One solution to the possible MPAA problem is to release Friday The 13th Part II without a rating. But while small distributors can afford to release their films without the MPAA’s approval, Paramount Pictures cannot, since it would cause them political problems with their other, larger budgeted productions. Isn’t this a state that might make Steve wish that his movie was being released by a company like United Films Distribution (the firm that releases George Romero’s pictures)?

“A major is always much more effective in releasing a movie,” answers Miner. “They have the money for advertising and the ability to line up an incredible number of theatres.
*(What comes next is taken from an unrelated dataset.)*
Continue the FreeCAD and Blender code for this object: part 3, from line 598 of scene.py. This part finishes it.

But I guess it’s too early to say. My answer would really have to be based on how much we have to cut in order to get the ‘R’ rating. It would obviously be a shame if whatever trimming we have to do ends up hurting Friday The 13th Part II. It would be sad not to release a film in its most effective form.  But Paramount has brilliant marketing and they’re the best people to distribute this picture. We’ll have to wait and see.”
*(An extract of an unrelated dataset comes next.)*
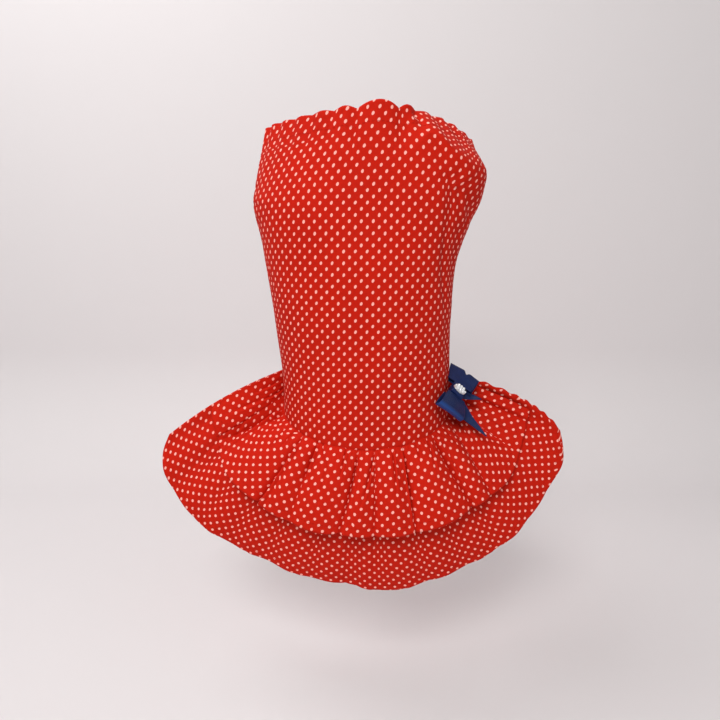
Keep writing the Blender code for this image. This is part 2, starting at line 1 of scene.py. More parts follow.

One condition that might damage Friday The 13th Part II is already in the film. Throughout most of the picture, Jason wears an Elephant Man-type mask. Albeit Jason is supposed to terrify theatre crowds, his hood might make them giggle.

“That was an unfortunate coincidence,” Steve concedes, “but we finished shooting right before The Elephant Man came out. The mask wasn’t meant as a joke, so I hope people won’t laugh at Jason. I don’t think it will remind people of The Elephant man, however, because the two films are so completely different.”

Since Friday The 13thwas such a great success, if its sequel fails financially, the blame will be entirely leveled at Steve Miner. Since this is Miner’s directorial debut, that could possibly stop his promising career.

“This is my break,” comments Miner. “Wes Craven, Sean Cunningham and I all started out together on Last House on the Left, but this is my first major shot. I’ll be judged on this film.  I really wanted to do better then Part I, and I think I have. So far, I’ve been very fortunate in my professional life. But even if Friday The 13th Part II is a terrible bomb, which I know it won’t be, it won’t stop my career. I still have a lot of years ahead of me.”